Entries taken from a collection:
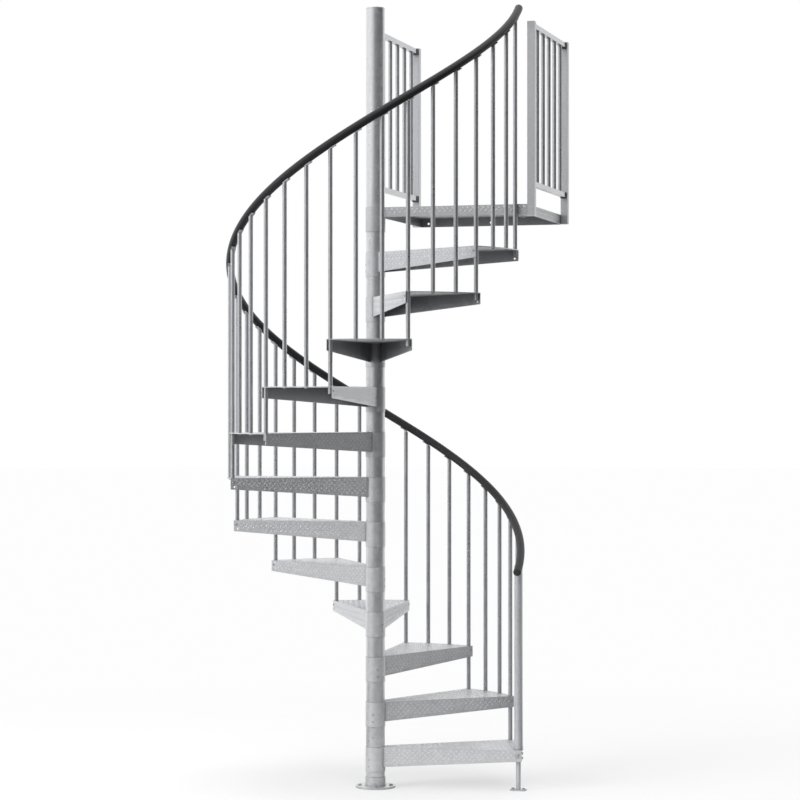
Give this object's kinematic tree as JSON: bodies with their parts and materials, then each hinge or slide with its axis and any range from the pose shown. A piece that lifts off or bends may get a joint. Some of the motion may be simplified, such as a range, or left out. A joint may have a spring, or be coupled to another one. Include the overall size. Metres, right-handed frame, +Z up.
{
  "type": "spiral staircase",
  "caption": "Steel spiral staircase round a centre pole, with wedge treads, upright balusters, a winding handrail and a rectangular landing between two guard panels.",
  "frame": {"origin": "centre of the base plate's underside, on the axis of the centre pole", "axes": "+Z up along the pole; +X along the landing's front edge, away from the pole; +Y from the landing's front edge to its far edge"},
  "size_m": [1.6135, 1.5538, 4.016],
  "materials": {
    "galvanised_plate": "galvanised diamond-pattern plate, dull grey",
    "galvanised_tube": "galvanised tube, dull grey",
    "galvanised_pole": "galvanised pole and sleeves, dull grey",
    "handrail_cover": "satin black cover over a steel tube"
  },
  "bodies": {
    "root": {"base_flange": "galvanised_pole", "first_spacer": "galvanised_pole", "spacer_sleeves": "galvanised_pole", "centre_pole": "galvanised_pole", "pole_cap": "galvanised_pole", "top_sleeve": "galvanised_pole", "tread_01": "galvanised_plate", "tread_02": "galvanised_plate", "tread_03": "galvanised_plate", "tread_04": "galvanised_plate", "tread_05": "galvanised_plate", "tread_06": "galvanised_plate", "tread_07": "galvanised_plate", "tread_08": "galvanised_plate", "tread_09": "galvanised_plate", "tread_10": "galvanised_plate", "tread_11": "galvanised_plate", "tread_12": "galvanised_plate", "balusters_01": "galvanised_tube", "balusters_02": "galvanised_tube", "balusters_03": "galvanised_tube", "balusters_04": "galvanised_tube", "balusters_05": "galvanised_tube", "balusters_06": "galvanised_tube", "balusters_07": "galvanised_tube", "balusters_08": "galvanised_tube", "balusters_09": "galvanised_tube", "balusters_10": "galvanised_tube", "balusters_11": "galvanised_tube", "balusters_12": "galvanised_tube", "newel_post": "galvanised_tube", "newel_foot": "galvanised_tube", "handrail_1": "handrail_cover", "handrail_2": "handrail_cover", "handrail_3": "handrail_cover", "handrail_4": "handrail_cover", "handrail_plugs": "handrail_cover", "rail_brackets": "galvanised_tube", "landing_deck": "galvanised_plate", "guard_right": "galvanised_tube", "guard_left": "galvanised_tube", "post_near_right": "galvanised_tube", "post_far_right": "galvanised_tube", "post_far_left": "galvanised_tube"}
  },
  "joints": []
}
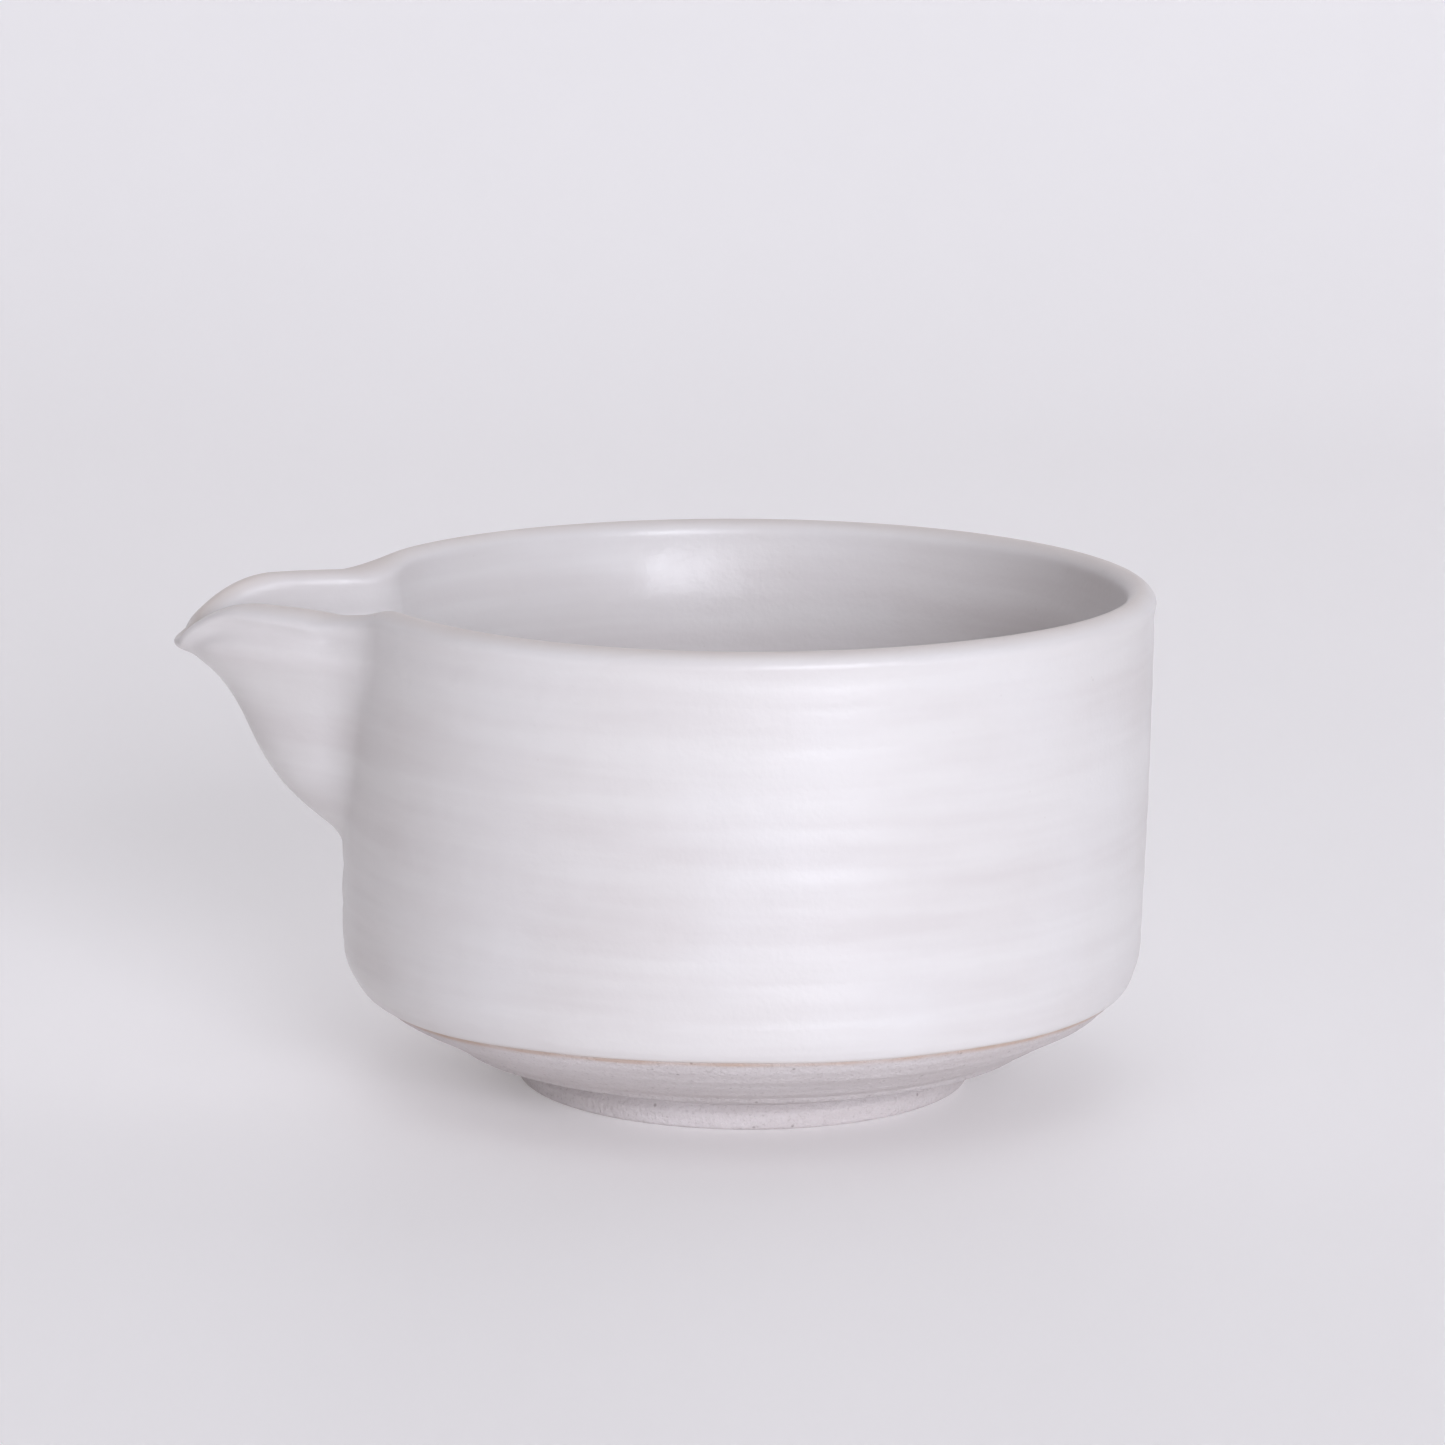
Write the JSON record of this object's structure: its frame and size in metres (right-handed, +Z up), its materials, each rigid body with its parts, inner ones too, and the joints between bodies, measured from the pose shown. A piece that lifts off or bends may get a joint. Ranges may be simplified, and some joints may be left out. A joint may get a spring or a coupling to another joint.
{
  "type": "spouted bowl",
  "caption": "Straight-sided glazed stoneware bowl with a pulled pouring spout on its wall and a low bare foot ring, for mixing and pouring.",
  "frame": {"origin": "the middle of the circle that the foot ring stands on", "axes": "+Z up along the bowl's axis, the spout points along -X, +X along the longest side of the box"},
  "size_m": [0.1442, 0.12, 0.075],
  "materials": {
    "bare_clay": "matte, unglazed stoneware",
    "white_glaze": "satin white glaze"
  },
  "bodies": {
    "root": {"bowl_body": "bare_clay", "foot_ring": "bare_clay", "pouring_spout": "bare_clay", "outer_glaze": "white_glaze", "inner_glaze": "white_glaze", "spout_glaze": "white_glaze"}
  },
  "joints": []
}
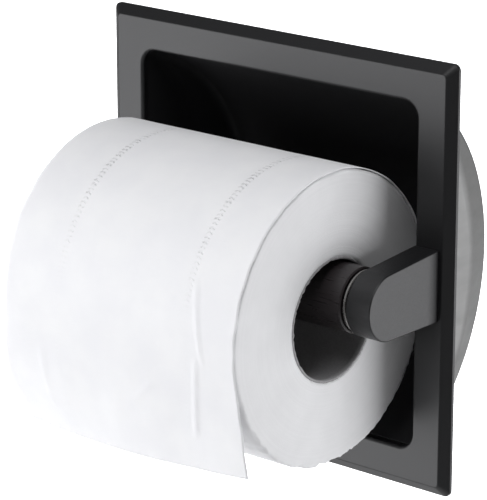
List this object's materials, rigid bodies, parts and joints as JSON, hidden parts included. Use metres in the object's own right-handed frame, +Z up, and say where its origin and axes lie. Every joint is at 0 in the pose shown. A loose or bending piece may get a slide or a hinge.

■ WHAT IS REQUIRED: Search the listing for the string "rigid". Copy each line where it turns up.

■ EXPECTED ANSWER:
Write the JSON record of this object's structure: its frame and size in metres (right-handed, +Z up), its materials, each rigid body with its parts, inner ones too, and the joints between bodies, measured from the pose shown. A piece that lifts off or bends may get a joint. Ranges may be simplified, and some joints may be left out. A joint may get a spring or a coupling to another joint.
List this object's materials, rigid bodies, parts and joints as JSON, hidden parts included. Use metres in the object's own right-handed frame, +Z up, and say where its origin and axes lie. Every joint is at 0 in the pose shown. A loose or bending piece may get a slide or a hinge.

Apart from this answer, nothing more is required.